SUR L’ARRÊT DU CONSEIL DU 13 SEPTEMBRE 1774


QUI PERMET LE LIBRE COMMERCE DES BLÉS DANS LE ROYAUME[1]


(1775)




Je ne suis qu’un citoyen obscur d’une petite province très-éloignée ; mais je parle au nom de cette province entière, dont tous les habitants signeront ce que je vais dire.

Nous gémissons depuis quelques années sous la nécessité qui nous était imposée de porter notre blé au marché de la chétive habitation qu’on nomme capitale. Dans vingt villages, les seigneurs, les curés, les laboureurs, les artisans, étaient forcés d’aller ou d’envoyer à grands frais à cette capitale : si on vendait chez soi à son voisin un setier de blé, on était condamné à une amende de cinq cents livres, et le blé, la voiture et les chevaux, étaient saisis au profit de ceux qui venaient exercer cette rapine avec une bandoulière.

Tout seigneur qui, dans son village, donnait du froment ou de l’avoine à un de ses vassaux était exposé à se voir puni comme un criminel : de sorte qu’il fallait que le seigneur envoyât ce blé à quatre lieues au marché, et que le vassal fît quatre lieues pour le chercher et quatre lieues pour le rapporter à sa porte, où il l’aurait eu sans frais et sans peine.
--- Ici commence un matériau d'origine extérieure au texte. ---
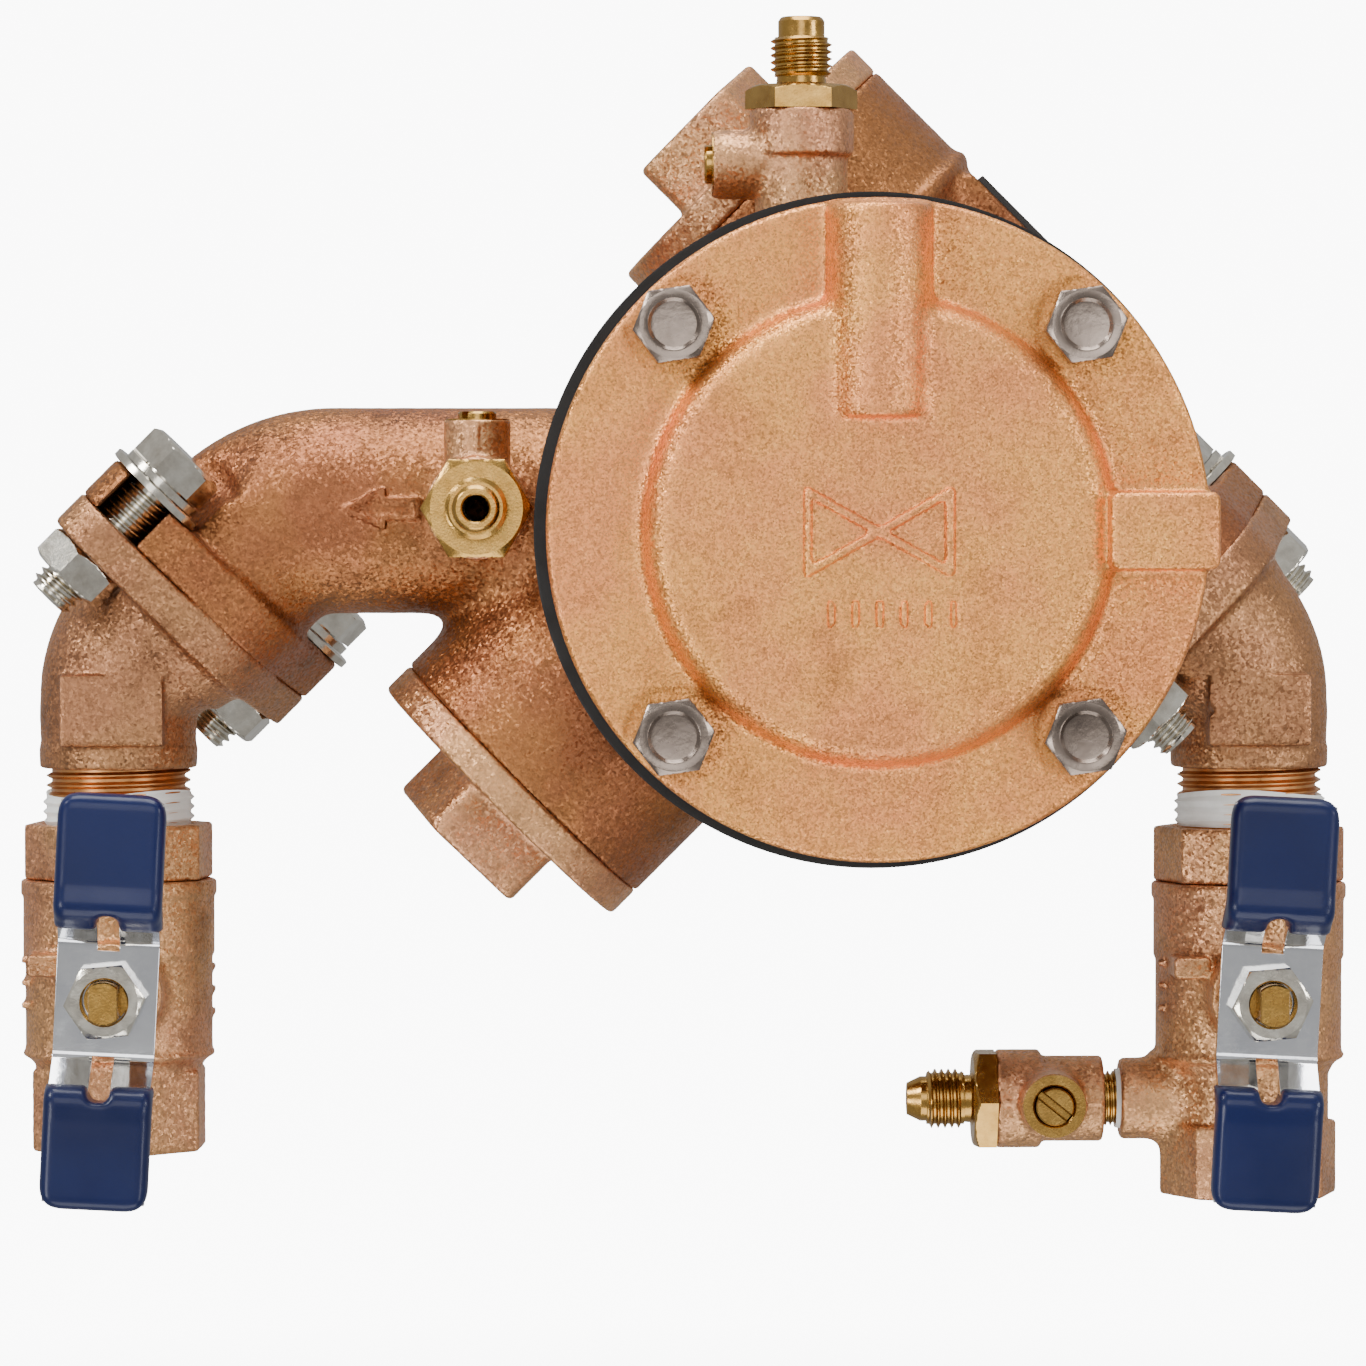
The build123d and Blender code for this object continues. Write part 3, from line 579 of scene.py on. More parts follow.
def machined(name, colour, dark, rough, marks=0.0, scale=260.0):
    """Bright metal with faint smears and, where marks is set, fine tool marks."""
    m = Nodes(bpy.data.materials.new(name))
    smear = m.spread(m.noise(scale, 4.0, 0.6), 0.35, 0.75, 0.0, 0.8)
    tint = m.mix(smear, linear(colour), linear(dark))
    shine = m.spread(m.noise(scale * 2.5, 3.0), 0.3, 0.7, rough * 0.8, rough * 1.25)
    m.bump(m.noise(scale * 9.0, 2.0), 0.00003 + marks * 0.00004, 0.35)
    return m.set(Base_Color=tint, Metallic=1.0, Roughness=shine).owner


def soft_stuff(name, colour, other, rough, scale=400.0, sheen=0.0, coat=0.0, dent=0.00004):
    """Rubber, vinyl or plastic: nearly even colour with small dents."""
    m = Nodes(bpy.data.materials.new(name))
    tint = m.mix(m.spread(m.noise(scale * 0.2, 3.0), 0.35, 0.7), linear(colour), linear(other))
    shine = m.spread(m.noise(scale * 0.6, 3.0), 0.3, 0.7, rough * 0.85, rough * 1.2)
    m.bump(m.noise(scale, 3.0, 0.55), dent, 0.5)
    m.set(Base_Color=tint, Roughness=shine, Specular_IOR_Level=0.28)
    return m.set(Coat_Weight=coat, Coat_Roughness=0.08, Sheen_Weight=sheen).owner


MATERIALS = {  # one for each slot of the record
    "cast_bronze": cast_metal("cast bronze", (158, 104, 62), (152, 95, 62), (90, 60, 35)),
    "cover_bronze": cast_metal("cover bronze", (234, 161, 88), (228, 148, 90), (166, 108, 62),
                               3200.0, 0.42),
    "brass": machined("machined brass", (186, 146, 78), (148, 107, 50), 0.24, 1.0),
    "nickel": machined("bright nickel", (224, 219, 206), (168, 158, 142), 0.16),
    "stainless": machined("stainless steel", (144, 130, 120), (90, 79, 71), 0.25, 2.0, 90.0),
    "chrome_plate": machined("chrome plate", (232, 233, 236), (206, 208, 214), 0.09, scale=120.0),
    "spring_steel": machined("spring steel", (170, 170, 172), (120, 120, 124), 0.3),
    "blue_vinyl": soft_stuff("blue vinyl", (7, 21, 66), (6, 17, 56), 0.34, 200.0, coat=0.12,
                             dent=0.00001),
    "black_rubber": soft_stuff("black rubber", (14, 13, 12), (24, 22, 20), 0.55),
    "red_rubber": soft_stuff("red rubber", (150, 52, 40), (132, 44, 34), 0.6),
    "ptfe": soft_stuff("white tape", (238, 238, 234), (222, 222, 216), 0.55, 900.0, sheen=0.2,
                       dent=0.00012),
    "acetal": soft_stuff("acetal", (225, 222, 212), (214, 210, 198), 0.4),
    "plate_black": soft_stuff("black plate", (40, 38, 36), (52, 48, 44), 0.4),
}
# Lighter copies of the cast bronze for the elbows, caps, valve parts and cocks, against the darker body: partly a
# paler finish of these castings, partly painted light that brightens the lower and side-facing pieces.
ELBOW_BRONZE = cast_metal("elbow cast bronze", (174, 126, 86), (168, 117, 83), (104, 71, 47))
PALE_BRONZE = cast_metal("pale cast bronze", (206, 154, 106), (200, 142, 104), (124, 86, 54))
THREADED = machined("threaded bronze", (206, 150, 96), (170, 112, 66), 0.34)


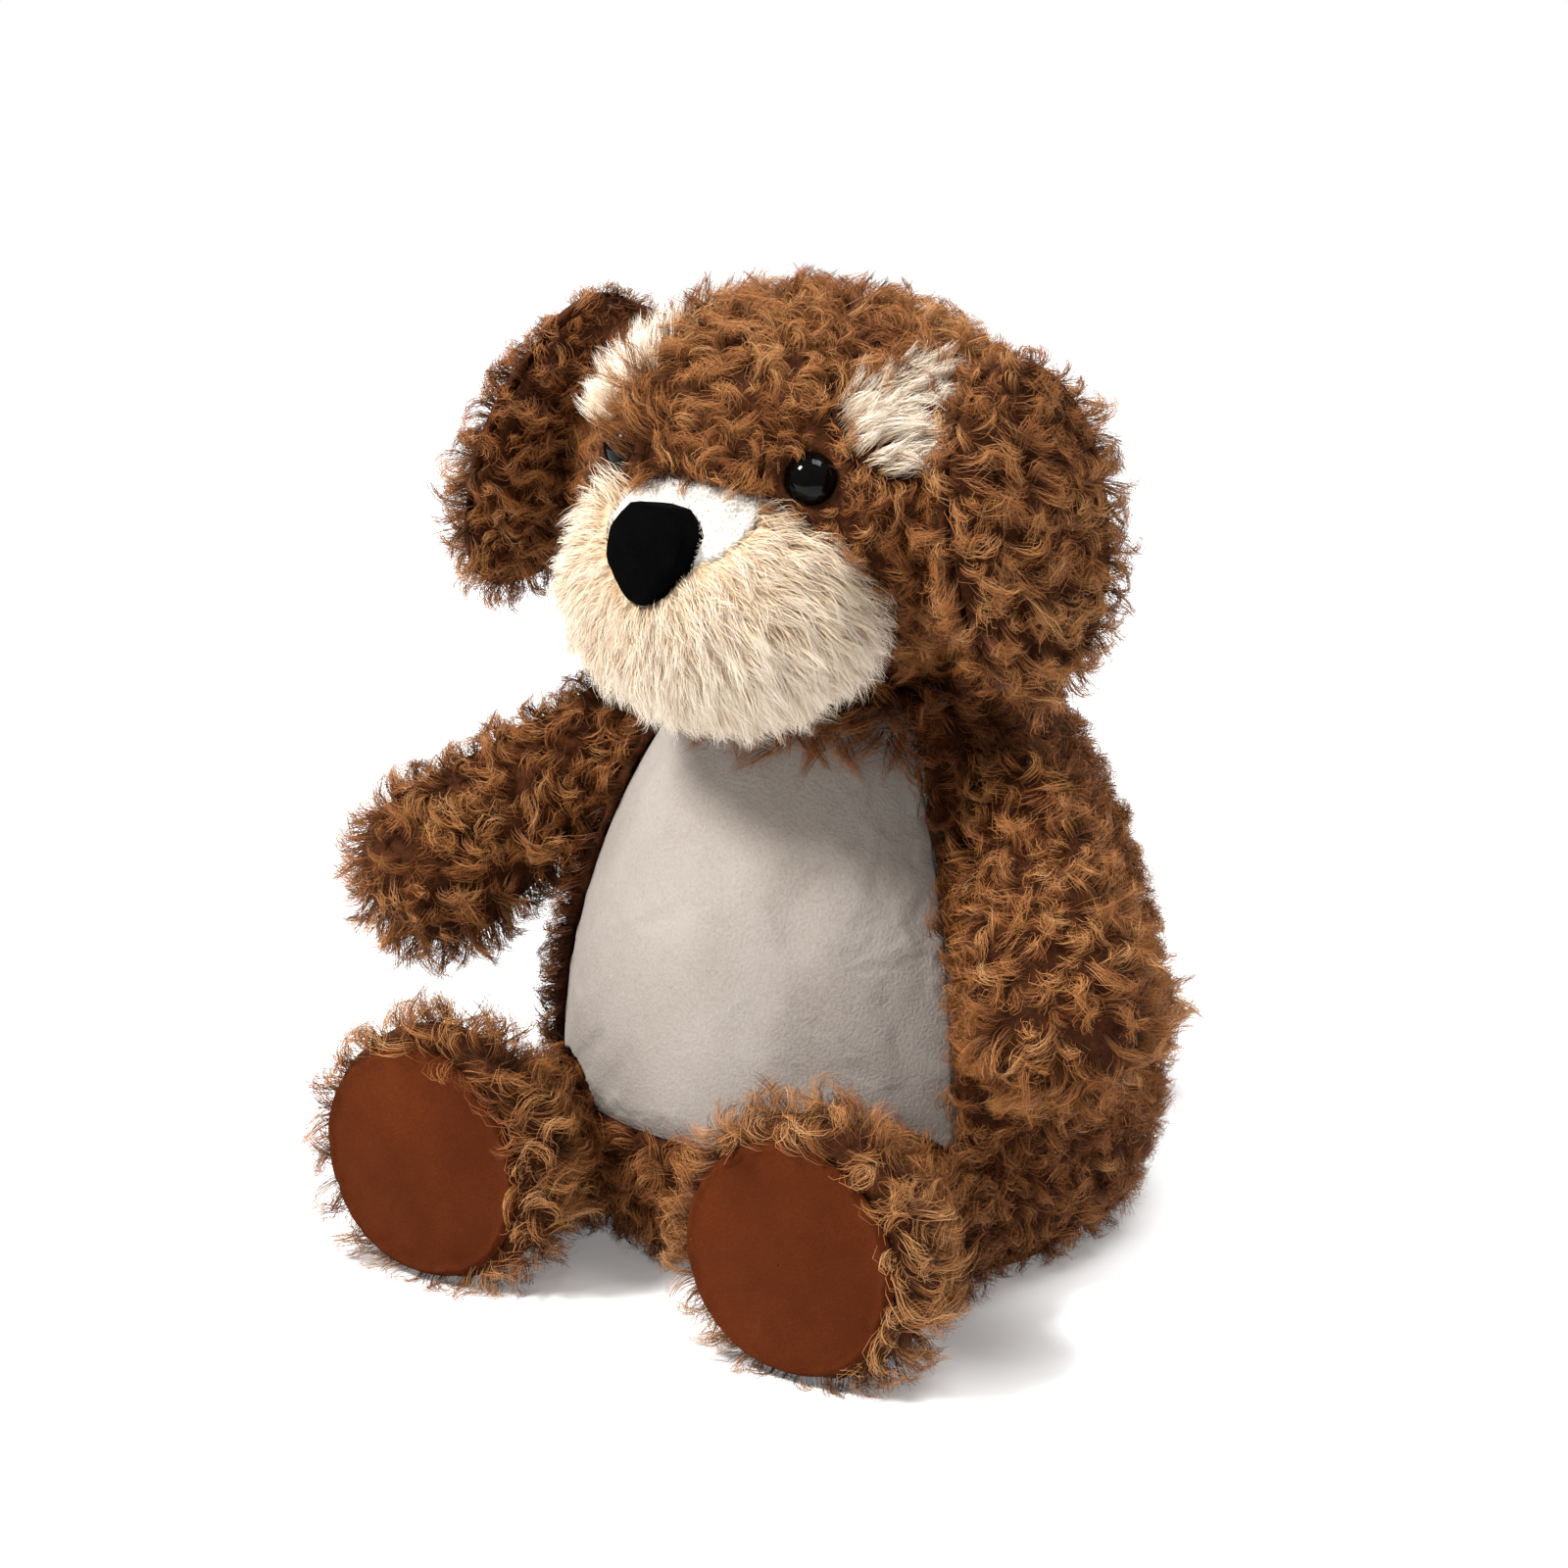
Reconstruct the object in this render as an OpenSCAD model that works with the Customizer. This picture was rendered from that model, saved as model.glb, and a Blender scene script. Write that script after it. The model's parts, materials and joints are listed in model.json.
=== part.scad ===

On sent combien une telle vexation révolte le bon sens, la justice et la nature.

  1. Des lettres patentes du 2 novembre, portant confirmation de l’arrêt du conseil du 13 septembre, furent enregistrées au parlement le 19 décembre.

    Le Petit Écrit a été imprimé, en 1775, dans le Mercure, second volume de janvier, pages 160-66. Une édition publiée à part forme sept pages in-8o. Les initiales qu’on lit à la fin signifient : François de Voltaire, seigneur de Ferney et Tournai, gentilhomme Ordinaire du Roi. (B.)